▶ **EXERCISE DESCRIPTION**
It is required that all of the data be written out exactly.

[START GIVEN MATERIAL]

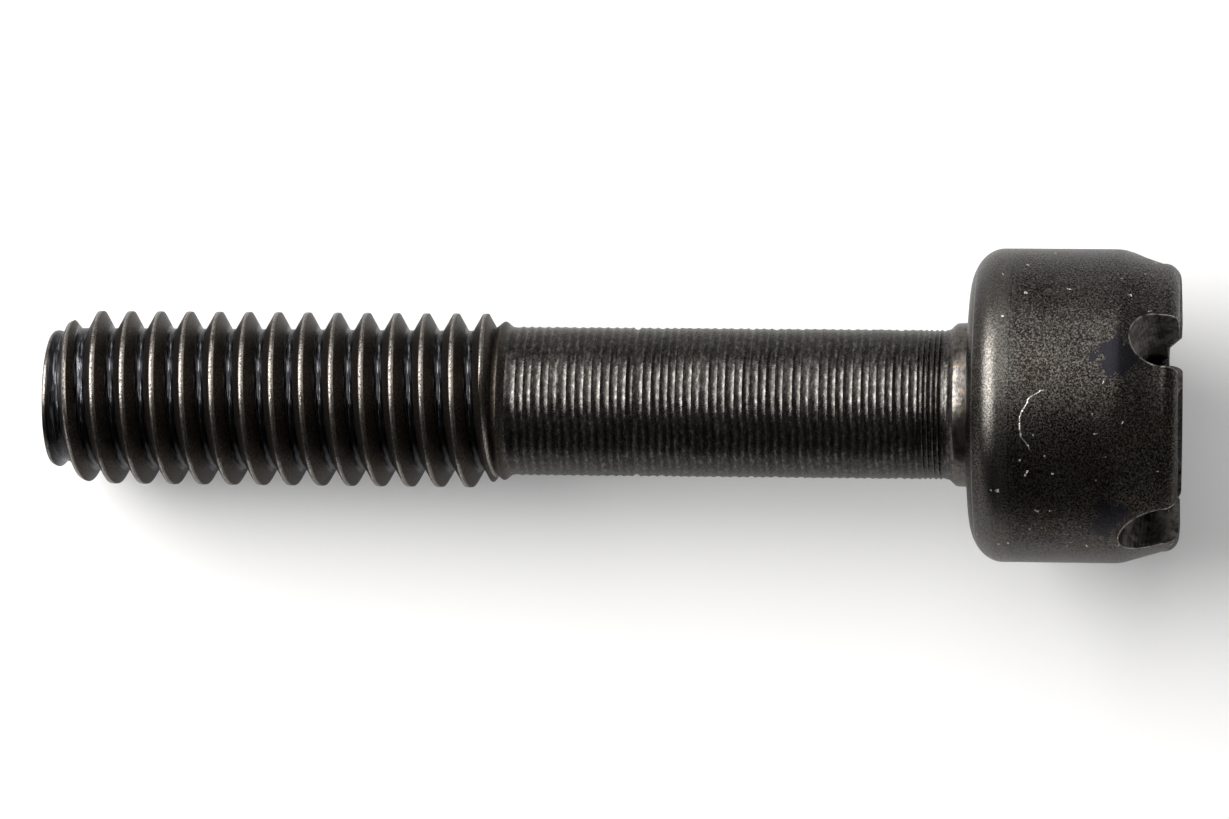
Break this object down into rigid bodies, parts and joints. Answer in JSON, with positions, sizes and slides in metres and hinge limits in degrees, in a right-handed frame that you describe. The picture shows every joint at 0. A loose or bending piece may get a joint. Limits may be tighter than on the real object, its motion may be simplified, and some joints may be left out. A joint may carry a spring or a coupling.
{
  "type": "machine screw",
  "caption": "One-piece machine screw: cylinder head with radial notches in its end, short collar, long plain shank and right-hand metric thread.",
  "frame": {"origin": "on the screw's axis, in the plane of the lug tops that it stands on", "axes": "+Z along the axis from the head to the thread's tip; -Y is the side that the picture shows, with +X up in it"},
  "size_m": [0.0104, 0.0104, 0.0377],
  "materials": {
    "blackened_steel": "worn oiled black oxide, satin"
  },
  "bodies": {
    "root": {"screw": "blackened_steel"}
  },
  "joints": []
}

[END GIVEN MATERIAL]

▶ **FULL SOLUTION**
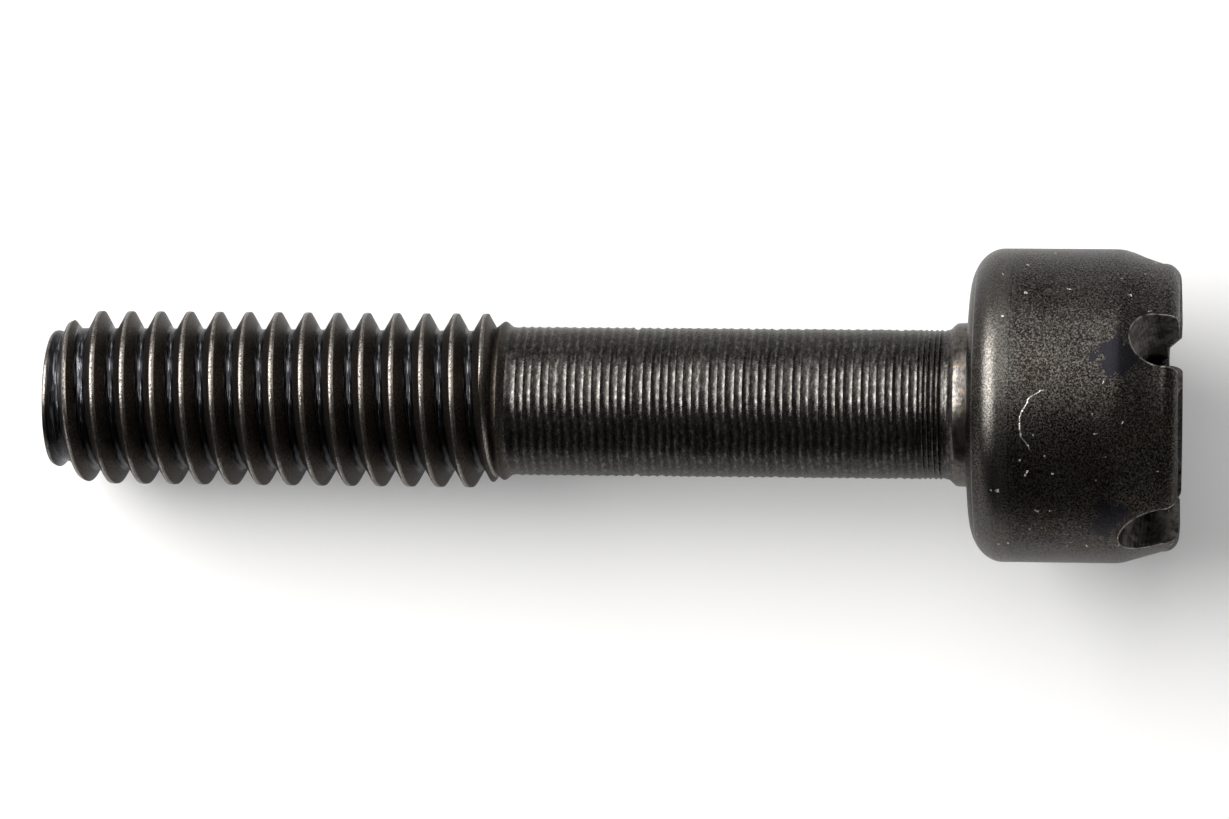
Break this object down into rigid bodies, parts and joints. Answer in JSON, with positions, sizes and slides in metres and hinge limits in degrees, in a right-handed frame that you describe. The picture shows every joint at 0. A loose or bending piece may get a joint. Limits may be tighter than on the real object, its motion may be simplified, and some joints may be left out. A joint may carry a spring or a coupling.
{
  "type": "machine screw",
  "caption": "One-piece machine screw: cylinder head with radial notches in its end, short collar, long plain shank and right-hand metric thread.",
  "frame": {"origin": "on the screw's axis, in the plane of the lug tops that it stands on", "axes": "+Z along the axis from the head to the thread's tip; -Y is the side that the picture shows, with +X up in it"},
  "size_m": [0.0104, 0.0104, 0.0377],
  "materials": {
    "blackened_steel": "worn oiled black oxide, satin"
  },
  "bodies": {
    "root": {"screw": "blackened_steel"}
  },
  "joints": []
}